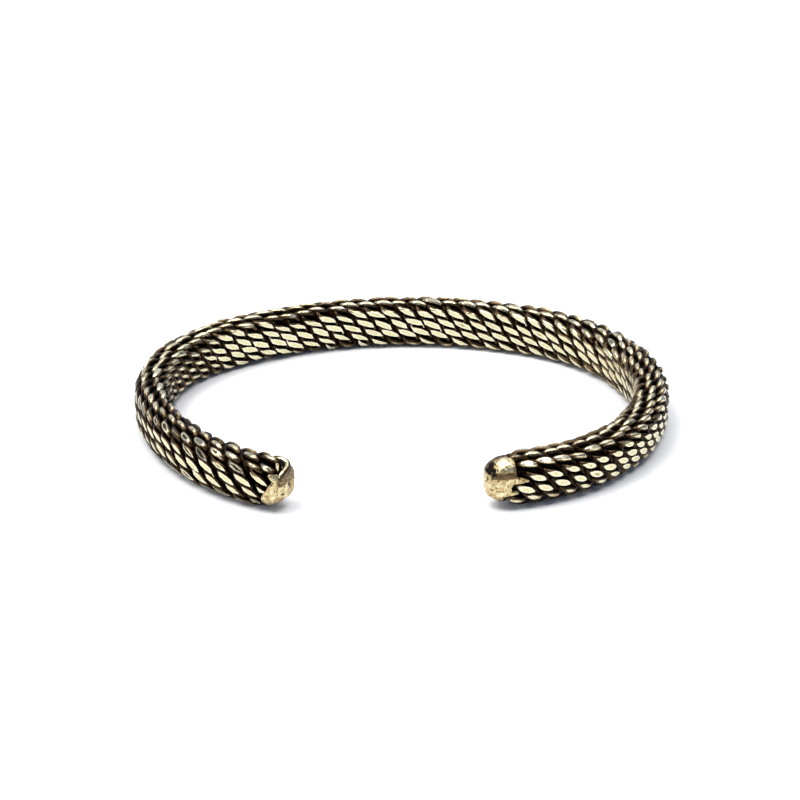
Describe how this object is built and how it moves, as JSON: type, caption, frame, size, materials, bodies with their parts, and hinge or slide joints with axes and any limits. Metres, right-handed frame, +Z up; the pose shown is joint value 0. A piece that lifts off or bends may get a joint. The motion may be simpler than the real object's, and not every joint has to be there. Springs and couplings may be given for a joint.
{
  "type": "woven link cuff bracelet",
  "caption": "Open C-shaped cuff bracelet of tightly woven antiqued brass links, with a rounded fused cap on each end.",
  "frame": {"origin": "centre of the bounding box in plan, on the surface that the cuff lies on", "axes": "+Z up across the band's height, along the wrist; +X across the cuff's width; the opening between the caps is towards -Y"},
  "size_m": [0.0658, 0.0516, 0.0063],
  "materials": {
    "woven_brass": "antiqued, with the high spots polished",
    "cap_brass": "pitted, rubbed bright"
  },
  "bodies": {
    "root": {"woven_band": "woven_brass", "end_cap_left": "cap_brass", "end_cap_right": "cap_brass"}
  },
  "joints": []
}
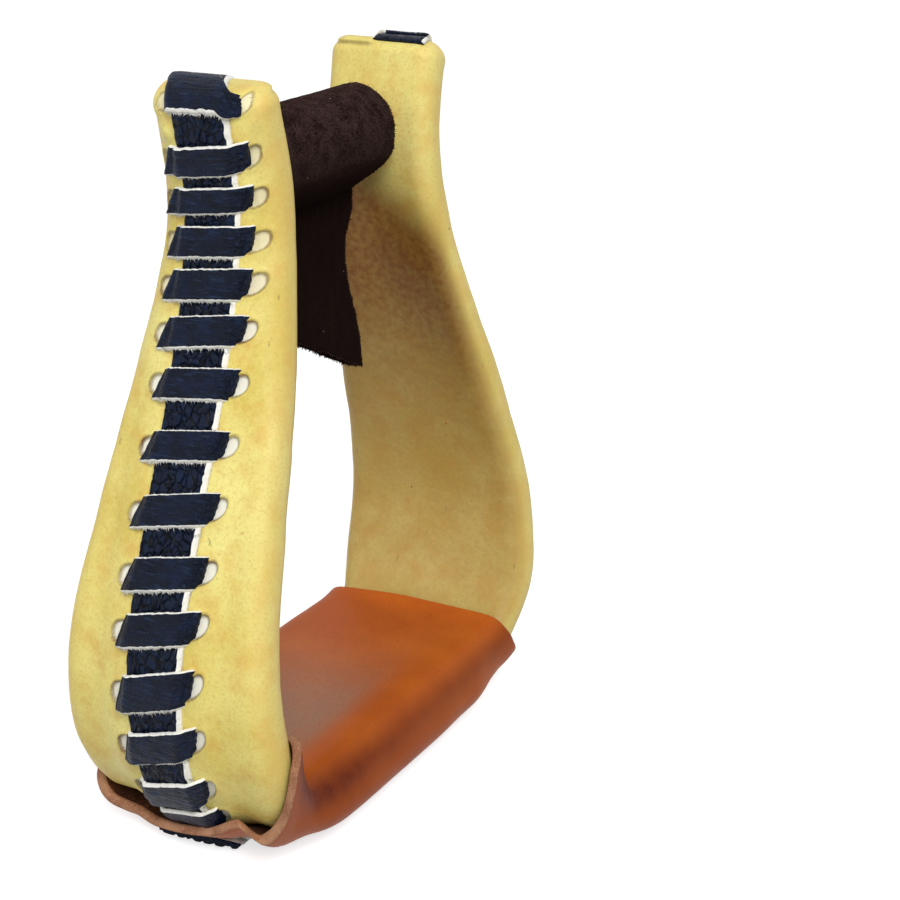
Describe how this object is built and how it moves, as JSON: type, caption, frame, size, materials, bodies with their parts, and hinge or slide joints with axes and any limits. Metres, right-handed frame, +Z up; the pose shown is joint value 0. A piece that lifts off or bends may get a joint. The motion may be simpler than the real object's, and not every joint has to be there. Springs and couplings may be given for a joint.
{
  "type": "western stirrup",
  "caption": "Bell-shaped bentwood stirrup in laced rawhide, with a flat leather-covered tread and a suede-wrapped roller on a bolt across the neck.",
  "frame": {"origin": "on the floor under the middle of the tread, between the two legs and midway across their depth", "axes": "+X along the bolt towards the tee nut, Y from edge to edge of a leg, +Z up from the tread to the neck"},
  "size_m": [0.1654, 0.0664, 0.1972],
  "materials": {
    "ash_wood": "sanded and oiled",
    "roller_wood": "turned",
    "rawhide": "satin",
    "strap_leather": "pebbled grain",
    "lace_leather": "fine grain, undyed edges",
    "tread_leather": "smooth satin",
    "suede": "brushed nap",
    "zinc_steel": "zinc plated"
  },
  "bodies": {
    "stirrup": {"bentwood_bow": "ash_wood", "rawhide_cover": "rawhide", "seam_strap_left": "strap_leather", "seam_strap_right": "strap_leather", "seam_lace_left": "lace_leather", "seam_lace_right": "lace_leather", "tread_cover": "tread_leather", "tread_strap": "strap_leather", "tread_lace": "lace_leather", "roller_bolt": "zinc_steel", "bolt_washer": "zinc_steel", "tee_nut": "zinc_steel"},
    "roller": {"roller": "roller_wood", "suede_wrap": "suede"},
    "flap": {"suede_flap": "suede"}
  },
  "joints": [
    {"name": "roller_turn", "type": "hinge", "parent": "stirrup", "child": "roller", "pos_m": [0, 0, 0.1745], "axis": [1, 0, 0], "continuous": true},
    {"name": "flap_swing", "type": "hinge", "parent": "roller", "child": "flap", "pos_m": [0, 0, 0.1549], "axis": [1, 0, 0], "range_deg": [-75, 75]}
  ]
}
◆ ◆ ◆ ◆ ◆ ◆ ◆
◆ WORK REQUIRED
What do the records say? Quote them all exactly.

◆ TASK SOLUTION
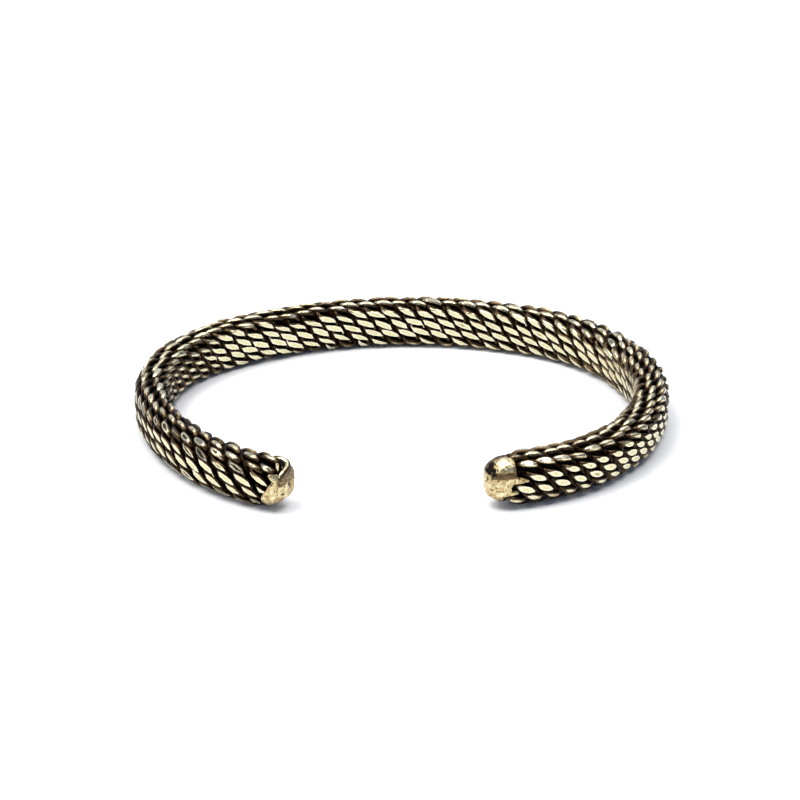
Describe how this object is built and how it moves, as JSON: type, caption, frame, size, materials, bodies with their parts, and hinge or slide joints with axes and any limits. Metres, right-handed frame, +Z up; the pose shown is joint value 0. A piece that lifts off or bends may get a joint. The motion may be simpler than the real object's, and not every joint has to be there. Springs and couplings may be given for a joint.
{
  "type": "woven link cuff bracelet",
  "caption": "Open C-shaped cuff bracelet of tightly woven antiqued brass links, with a rounded fused cap on each end.",
  "frame": {"origin": "centre of the bounding box in plan, on the surface that the cuff lies on", "axes": "+Z up across the band's height, along the wrist; +X across the cuff's width; the opening between the caps is towards -Y"},
  "size_m": [0.0658, 0.0516, 0.0063],
  "materials": {
    "woven_brass": "antiqued, with the high spots polished",
    "cap_brass": "pitted, rubbed bright"
  },
  "bodies": {
    "root": {"woven_band": "woven_brass", "end_cap_left": "cap_brass", "end_cap_right": "cap_brass"}
  },
  "joints": []
}
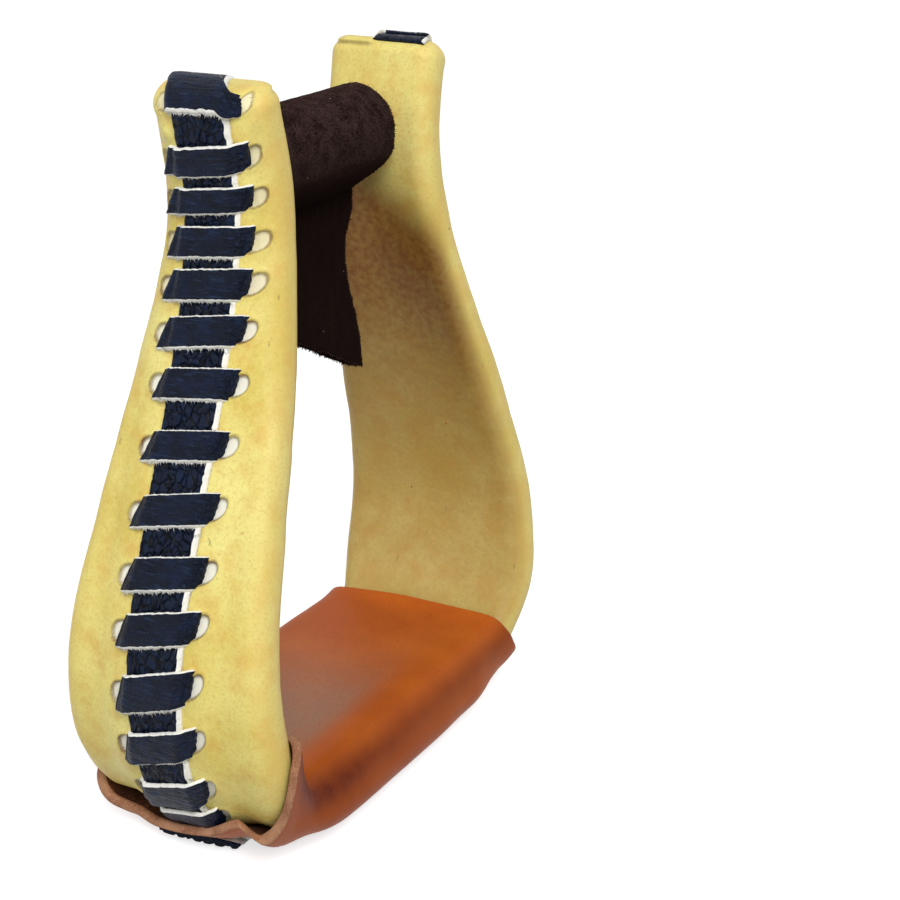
Describe how this object is built and how it moves, as JSON: type, caption, frame, size, materials, bodies with their parts, and hinge or slide joints with axes and any limits. Metres, right-handed frame, +Z up; the pose shown is joint value 0. A piece that lifts off or bends may get a joint. The motion may be simpler than the real object's, and not every joint has to be there. Springs and couplings may be given for a joint.
{
  "type": "western stirrup",
  "caption": "Bell-shaped bentwood stirrup in laced rawhide, with a flat leather-covered tread and a suede-wrapped roller on a bolt across the neck.",
  "frame": {"origin": "on the floor under the middle of the tread, between the two legs and midway across their depth", "axes": "+X along the bolt towards the tee nut, Y from edge to edge of a leg, +Z up from the tread to the neck"},
  "size_m": [0.1654, 0.0664, 0.1972],
  "materials": {
    "ash_wood": "sanded and oiled",
    "roller_wood": "turned",
    "rawhide": "satin",
    "strap_leather": "pebbled grain",
    "lace_leather": "fine grain, undyed edges",
    "tread_leather": "smooth satin",
    "suede": "brushed nap",
    "zinc_steel": "zinc plated"
  },
  "bodies": {
    "stirrup": {"bentwood_bow": "ash_wood", "rawhide_cover": "rawhide", "seam_strap_left": "strap_leather", "seam_strap_right": "strap_leather", "seam_lace_left": "lace_leather", "seam_lace_right": "lace_leather", "tread_cover": "tread_leather", "tread_strap": "strap_leather", "tread_lace": "lace_leather", "roller_bolt": "zinc_steel", "bolt_washer": "zinc_steel", "tee_nut": "zinc_steel"},
    "roller": {"roller": "roller_wood", "suede_wrap": "suede"},
    "flap": {"suede_flap": "suede"}
  },
  "joints": [
    {"name": "roller_turn", "type": "hinge", "parent": "stirrup", "child": "roller", "pos_m": [0, 0, 0.1745], "axis": [1, 0, 0], "continuous": true},
    {"name": "flap_swing", "type": "hinge", "parent": "roller", "child": "flap", "pos_m": [0, 0, 0.1549], "axis": [1, 0, 0], "range_deg": [-75, 75]}
  ]
}